§ Instructions to follow
Gather all lines from the material that contain "link".

_ _ _ _

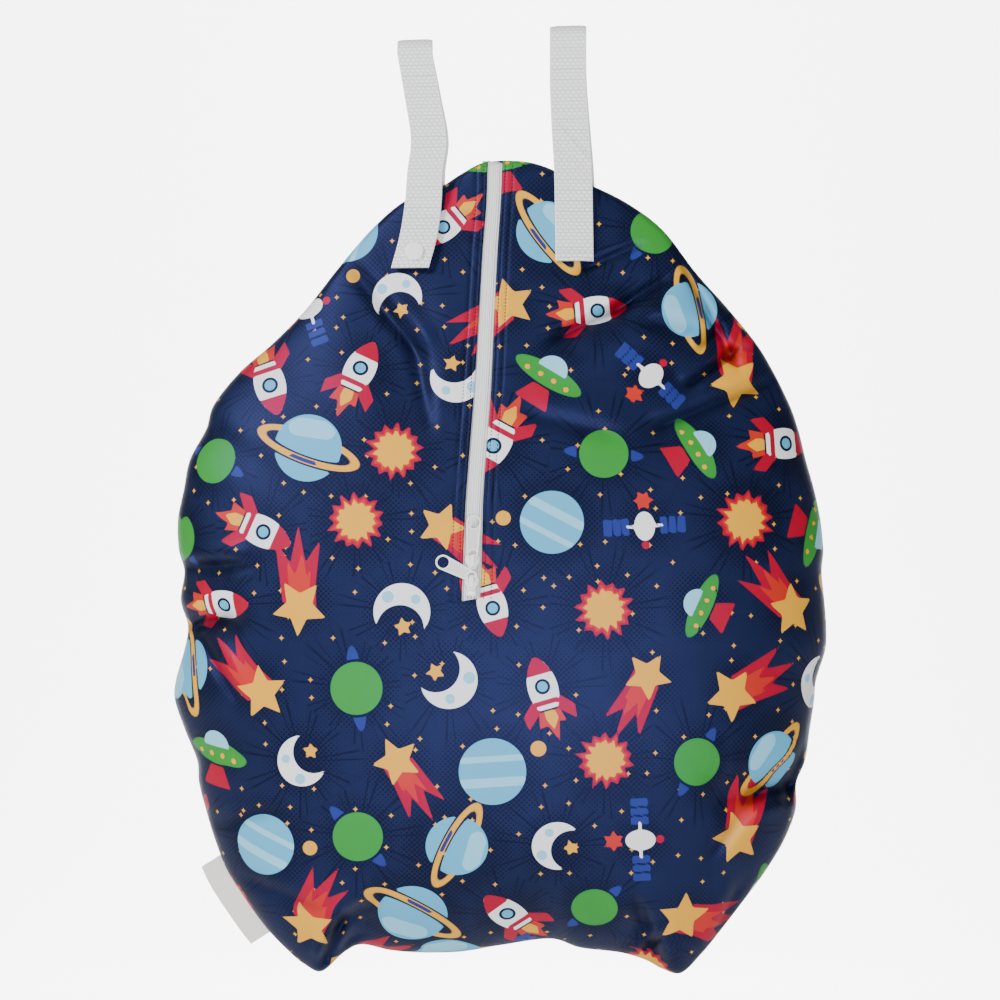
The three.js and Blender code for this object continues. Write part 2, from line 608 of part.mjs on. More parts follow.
// The middle surface of a webbing loop: on its legs, and over the turn at the rail.
function loopSurface({ legRows, railX, topZ, hemZ, lift }) {
  const turnZ = topZ - LOOP_RADIUS - WEB_THICK;
  const middle = LOOP_RADIUS + WEB_THICK / 2;
  const free = (z, y, down, side, off) => {
    const turn = THREE.MathUtils.degToRad(along(legRows, "down", "turn", down));
    const shift = along(legRows, "down", "side", down) * WEB_WIDTH;
    const rear = side > 0 ? BACK_LEG_SHIFT * down : 0;
    const x = railX + shift + rear + off * Math.cos(turn);
    return new THREE.Vector3(x, y - off * Math.sin(turn), z);
  };
  const onLeg = (z, side, off) => {
    const point = free(z, side * middle, (turnZ - z) / (turnZ - hemZ), side, off);
    const depth = side < 0 ? frontDepth : backDepth;
    const cloth = depth(point.x, z);
    const laid = GAP / 2 + cloth + WEB_THICK / 2 + (side < 0 ? lift(z) : LAID);
    const hanging = side * point.y;
    if (cloth > 0) point.y = (side * (hanging + laid + Math.hypot(hanging - laid, SMOOTHING))) / 2;
    return point;
  };
  const onTurn = (angle, off) => {
    const y = -middle * Math.cos(angle);
    return free(turnZ + middle * Math.sin(angle), y, 0, -1, off);
  };
  return { turnZ, hemZ, onLeg, onTurn };
}

// One webbing loop, from the front hem over the rail to the rear hem.
function webbingLoop(loop) {
  const { turnZ, hemZ, onLeg, onTurn } = loopSurface(loop);
  const offsets = steps(-WEB_WIDTH / 2, WEB_WIDTH / 2, WEB_COLUMNS);
  const down = steps(turnZ, hemZ, LEG_ROWS);
  const front = down.map((z) => offsets.map((off) => onLeg(z, -1, off)));
  const rear = down.map((z) => offsets.map((off) => onLeg(z, 1, off)));
  const over = steps(0, Math.PI, TURN_ROWS).slice(1, -1);
  const turn = over.map((angle) => offsets.map((off) => onTurn(angle, off)));
  return thickened([...front.reverse(), ...turn, ...rear], WEB_THICK);
}

// Gives a sheet of points a thickness, half to each side along its own normals.
function thickened(sheet, thick) {
  const shifted = (way) =>
    sheet.map((row, r) =>
      row.map((point, c) => {
        const above = sheet[Math.max(r - 1, 0)][c];
        const below = sheet[Math.min(r + 1, sheet.length - 1)][c];
        const left = row[Math.max(c - 1, 0)];
        const right = row[Math.min(c + 1, row.length - 1)];
        const normal = below.clone().sub(above).cross(right.clone().sub(left)).normalize();
        return point.clone().addScaledVector(normal, (way * thick) / 2);
      }),
    );
  return skin(shifted(1), shifted(-1));
}

const RIGHT_TOP_Z = LEFT_LOOP_BELOW / 2 + WEB_THICK;
const STUD_Z = STUD_ABOVE_HEM - WEB_HEM_BELOW - LEFT_LOOP_BELOW / 2;
const STUD_STACK = EASE + STUD_BASE + GAP + STUD_SOCKET_THICK + EASE;

const LEFT_LOOP = {
  legRows: LEFT_LEG,
  railX: -LOOP_SPACING / 2,
  topZ: RIGHT_TOP_Z - LEFT_LOOP_BELOW,
  hemZ: -WEB_HEM_BELOW - LEFT_LOOP_BELOW / 2,
  lift: (z) => {
    const settled = THREE.MathUtils.smoothstep(z, STUD_Z + STUD_SOCKET / 2, STUD_Z + STUD_LIFT_ENDS);
    return THREE.MathUtils.lerp(STUD_STACK, LAID, settled);
  },
};
const RIGHT_LOOP = {
  legRows: RIGHT_LEG,
  railX: LOOP_SPACING / 2,
  topZ: RIGHT_TOP_Z,
  hemZ: -WEB_HEM_BELOW,
  lift: () => LAID,
};

// The frame of the press stud: in the middle of the left loop's webbing, Y into the bag.
function onStud() {
  const { onLeg } = loopSurface(LEFT_LOOP);
  const centre = onLeg(STUD_Z, -1, 0);
  const right = onLeg(STUD_Z, -1, STUD_CAP / 2).sub(onLeg(STUD_Z, -1, -STUD_CAP / 2)).normalize();
  const up = onLeg(STUD_Z + STUD_CAP / 2, -1, 0).sub(onLeg(STUD_Z - STUD_CAP / 2, -1, 0)).normalize();
  const inwards = up.clone().cross(right).normalize();
  up.crossVectors(right, inwards);
  const place = new THREE.Group();
  place.matrixAutoUpdate = false;
  place.matrix.makeBasis(right, inwards, up).setPosition(centre);
  return place;
}

// A turned body: profile rows are distance from the axis and distance outwards along it.
function turned(profile) {
  const points = profile.map(([radius, out]) => new THREE.Vector2(radius, -out));
  return facingOut(new THREE.LatheGeometry(points, ROUND_SIDES).toNonIndexed());
}

const WEB_FACE = WEB_THICK / 2;
const POST = STUD_KNOB / 2 - GAP;
const SOCKET_OUT = -WEB_FACE - EASE;
const SOCKET_IN = SOCKET_OUT - STUD_SOCKET_THICK;
const BASE_OUT = SOCKET_IN - GAP;
const KNOB_TOP = BASE_OUT + STUD_KNOB_RISE;

// The white cap on the outside of the webbing, with its post through it.
function studCap() {
  const near = WEB_FACE + GAP;
  const rim = STUD_CAP / 2;
  return turned([
    [0, SOCKET_OUT + GAP],
    [POST, SOCKET_OUT + GAP],
    [POST, near],
    ...CAP_FACE.map((row) => [row.radius * rim, near + row.rise * STUD_CAP_RISE]),
  ]);
}

// The socket on the inside of the webbing, open towards the bag.
function studSocket() {
  const rim = STUD_SOCKET / 2;
  const hole = STUD_KNOB / 2 + GAP;
  return turned([
    [0, SOCKET_OUT],
    [rim, SOCKET_OUT],
    [rim, SOCKET_IN + GAP],
    [rim - GAP, SOCKET_IN],
    [hole, SOCKET_IN],
    [hole, KNOB_TOP + GAP],
    [0, KNOB_TOP + GAP],
  ]);
}

// The knob on the front panel that the socket snaps over.
function studBase() {
  const rim = STUD_SOCKET / 2;
  return turned([
    [0, BASE_OUT - STUD_BASE],
    [rim, BASE_OUT - STUD_BASE],
    [rim, BASE_OUT],
    [STUD_KNOB / 2, BASE_OUT],
    [STUD_KNOB / 2, KNOB_TOP],
    [0, KNOB_TOP],
  ]);
}

// The blank label: a folded strip whose cut edges are sewn into the left side seam.
function sideLabel() {
  const half = LABEL_LENGTH / 2 / BAG_DROP;
  const seam = (down) => {
    const x = acrossToX(-along(SIDES, "down", "left", down));
    return new THREE.Vector3(x, 0, downToZ(down));
  };
  const chord = seam(LABEL_DOWN + half).sub(seam(LABEL_DOWN - half)).normalize();
  const proud = new THREE.Vector3(chord.z, 0, -chord.x);
  const sheet = steps(LABEL_DOWN - half, LABEL_DOWN + half, LABEL_ROWS).map((down, row) =>
    steps(LAID, LABEL_WIDTH, LABEL_COLUMNS).map((out) => {
      const curl = (LABEL_CURL * Math.sin((Math.PI * row) / LABEL_ROWS) * out) / LABEL_WIDTH;
      return seam(down).addScaledVector(proud, out).setY(curl);
    }),
  );
  return thickened(sheet, LABEL_THICK);
}

// The plain block at the lower end of the coil.
function bottomStop() {
  const near = GAP - TAPE_UNDER;
  return box(STOP_WIDTH, near, near + STOP_THICK, STOP_LENGTH);
}

const look = (name, color, roughness) => () =>
  new THREE.MeshStandardMaterial({ name, color, roughness, metalness: 0 });
const cloth = look("printed cloth", "#2c4372", 0.75);
const tape = look("zip tape", "#d8d9da", 0.8);
const coil = look("zip coil", "#dcdddd", 0.5);
const plastic = look("white plastic", "#e4e5e6", 0.35);
const webbing = look("webbing", "#d9dadb", 0.85);
const ribbon = look("label ribbon", "#d9d4d2", 0.7);

const bag = new THREE.Group();
bag.name = "hanging_wet_bag";

// Adds a piece, seated in a place's own frame if one is given.
function add(name, geometry, material, place) {
  const mesh = new THREE.Mesh(geometry, material);
  mesh.name = name;
  if (place) {
    mesh.matrixAutoUpdate = false;
    mesh.matrix.copy(place.matrix);
  }
  bag.add(mesh);
}

add("front_panel", without(panelShell(frontDepth, -1), zipOpening()), cloth());
add("back_panel", panelShell(backDepth, 1), cloth());
add("zip_tape", zipTape(), tape());
add("zip_coil", zipCoil(), coil());

const UPPER_Z = ZIP_END_Z + UPPER_SLIDER_ABOVE_END;
const LOWER_Z = ZIP_END_Z + LOWER_SLIDER_ABOVE_END;
add("upper_slider", sliderBody(), plastic(), onZip(UPPER_Z));
add("lower_slider", sliderBody(), plastic(), onZip(LOWER_Z));
add("upper_pull", pullPlate(), plastic(), moved(onZip(UPPER_Z), EYE_UP));
add("lower_pull", pullPlate(), plastic(), moved(onZip(LOWER_Z), LEG_MIDDLE, LOWER_PULL_SWING));
add("bottom_stop", bottomStop(), plastic(), onZip(STOP_Z));

const stud = onStud();
const postHole = turned([
  [0, -WEB_THICK],
  [POST + GAP, -WEB_THICK],
  [POST + GAP, WEB_THICK],
  [0, WEB_THICK],
]).applyMatrix4(stud.matrix);
add("left_loop", without(webbingLoop(LEFT_LOOP), postHole), webbing());
add("right_loop", webbingLoop(RIGHT_LOOP), webbing());
add("stud_cap", studCap(), plastic(), stud);
add("stud_socket", studSocket(), plastic(), stud);
add("stud_base", studBase(), plastic(), stud);
add("side_label", sideLabel(), ribbon());

export default bag;
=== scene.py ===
# %% [markdown]
# A hanging cloth wet bag, dressed for its picture. The solid model gives the frame, and every piece
# below is worked out as a surface over that frame: two cloth panels, a zip with two sliders, two
# webbing loops, a press stud and a blank label. All sizes in the tables are millimetres.

import bpy
import numpy as np
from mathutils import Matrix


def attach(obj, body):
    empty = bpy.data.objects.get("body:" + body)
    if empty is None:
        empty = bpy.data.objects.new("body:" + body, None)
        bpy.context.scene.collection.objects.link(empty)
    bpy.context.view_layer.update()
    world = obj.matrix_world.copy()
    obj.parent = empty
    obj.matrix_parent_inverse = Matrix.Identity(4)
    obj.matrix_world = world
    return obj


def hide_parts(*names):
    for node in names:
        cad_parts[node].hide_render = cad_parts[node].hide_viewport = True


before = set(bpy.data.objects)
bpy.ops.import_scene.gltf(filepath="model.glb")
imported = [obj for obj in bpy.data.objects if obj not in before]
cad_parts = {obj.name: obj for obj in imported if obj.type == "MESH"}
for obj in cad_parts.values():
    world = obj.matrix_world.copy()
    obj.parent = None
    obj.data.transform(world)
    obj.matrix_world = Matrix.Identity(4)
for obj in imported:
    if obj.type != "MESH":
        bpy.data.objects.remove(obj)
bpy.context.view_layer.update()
MM = 0.001

# %% [markdown]
# The photo looks straight at the front. A long lens keeps the belly from growing towards the camera,
# as an orthographic camera would, and still gives the slight perspective of a real picture. Its
# middle sits 307 mm below the rail.

# %% Camera
PICTURE_X, PICTURE_Z = 5.6, -306.9
PICTURE_WIDE = 660.0
LENS, SENSOR = 200.0, 36.0

view_point = bpy.data.cameras.new("photo_camera")
view_point.lens, view_point.sensor_width = LENS, SENSOR
camera = bpy.data.objects.new("photo_camera", view_point)
bpy.context.scene.collection.objects.link(camera)
camera.location = np.array([PICTURE_X, -PICTURE_WIDE * LENS / SENSOR, PICTURE_Z]) * MM
camera.rotation_euler = (np.pi / 2, 0, 0)
bpy.context.scene.camera = camera
print("camera", round(-camera.location.y, 2), "m in front")

# %% [markdown]
# The pouch is sewn flat and swells when it is full. It could be sculpted or simulated; short tables
# read off the real bag are plainer to check and change. Columns are shares of half the width or of
# the drop, as in the solids, so that one number scales the whole pouch.

# %% Sizes and tables of the pouch
BAG_WIDTH, BAG_DROP, BAG_DEPTH = 430.0, 536.0, 150.0
BAG_SHIFT, TOP_SEAM_BELOW = 6.0, 83.0
SEAM_ROLL, SEAM_HALF = 4.0, 2.6
HEART_DOWN, ROUNDNESS, FLANK = 0.55, 2.3, 0.56
FOLDS_FULL, FOLDS_STOP, FOLDS_FREE = 18.75, 22.5, 42.0
RIM_BAND, SOFT_REACH, GAP = 0.6, 6, 0.3

# across, left, right
SHOULDERS = np.array([
    (0.05, 0.002, 0.000), (0.12, 0.016, 0.005), (0.20, 0.036, 0.018), (0.30, 0.051, 0.034),
    (0.40, 0.086, 0.055), (0.50, 0.133, 0.086), (0.60, 0.184, 0.138), (0.70, 0.225, 0.183),
    (0.80, 0.260, 0.234), (0.88, 0.300, 0.294),
])
# down, left, right
SIDES = np.array([
    (0.331, 0.905, 0.914), (0.368, 0.954, 0.937), (0.405, 0.973, 0.963), (0.442, 0.991, 0.982),
    (0.479, 0.988, 0.991), (0.506, 0.971, 0.986), (0.541, 0.982, 0.994), (0.573, 0.960, 1.000),
    (0.602, 0.971, 0.997), (0.639, 0.997, 0.969), (0.664, 1.000, 0.963), (0.701, 0.969, 0.949),
    (0.738, 0.932, 0.935), (0.766, 0.926, 0.908), (0.799, 0.905, 0.906), (0.836, 0.877, 0.871),
    (0.873, 0.840, 0.816), (0.910, 0.782, 0.748), (0.947, 0.714, 0.677), (0.975, 0.646, 0.620),
])
# across, down
BOTTOM = np.array([
    (0.555, 1.000), (0.496, 0.995), (0.444, 0.984), (0.367, 0.975), (0.244, 0.969), (0.152, 0.958),
    (0.000, 0.966), (-0.124, 0.974), (-0.247, 0.975), (-0.339, 0.972), (-0.425, 0.965),
    (-0.478, 0.974), (-0.548, 0.998), (-0.600, 0.990),
])
# down, share of the full depth
FULLNESS = np.array([
    (0.00, 0.16), (0.12, 0.36), (0.28, 0.66), (0.46, 0.90), (0.62, 1.00), (0.78, 1.04),
    (0.90, 1.02), (1.00, 0.90),
])
# from across, from down, to across, to down, width, rise
FRONT_FOLDS = np.array([
    (0.28, 0.127, 0.40, 0.108, 0.018, -0.012), (0.20, 0.214, 0.52, 0.138, 0.026, -0.032),
    (0.22, 0.246, 0.54, 0.170, 0.030, 0.020), (0.56, 0.273, 0.74, 0.232, 0.024, -0.030),
    (0.50, 0.328, 0.81, 0.275, 0.030, -0.034), (0.57, 0.125, 0.70, 0.234, 0.020, -0.026),
    (-0.42, 0.150, -0.26, 0.270, 0.060, -0.030), (-0.97, 0.574, -0.84, 0.566, 0.026, -0.050),
    (-0.97, 0.505, -0.86, 0.500, 0.020, -0.030), (0.92, 0.762, 0.70, 0.775, 0.034, -0.060),
    (-0.50, 0.985, -0.44, 0.930, 0.026, -0.070), (0.47, 0.990, 0.43, 0.940, 0.026, -0.060),
])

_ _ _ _

§ Correct output
        bpy.context.scene.collection.objects.link(empty)
bpy.context.scene.collection.objects.link(camera)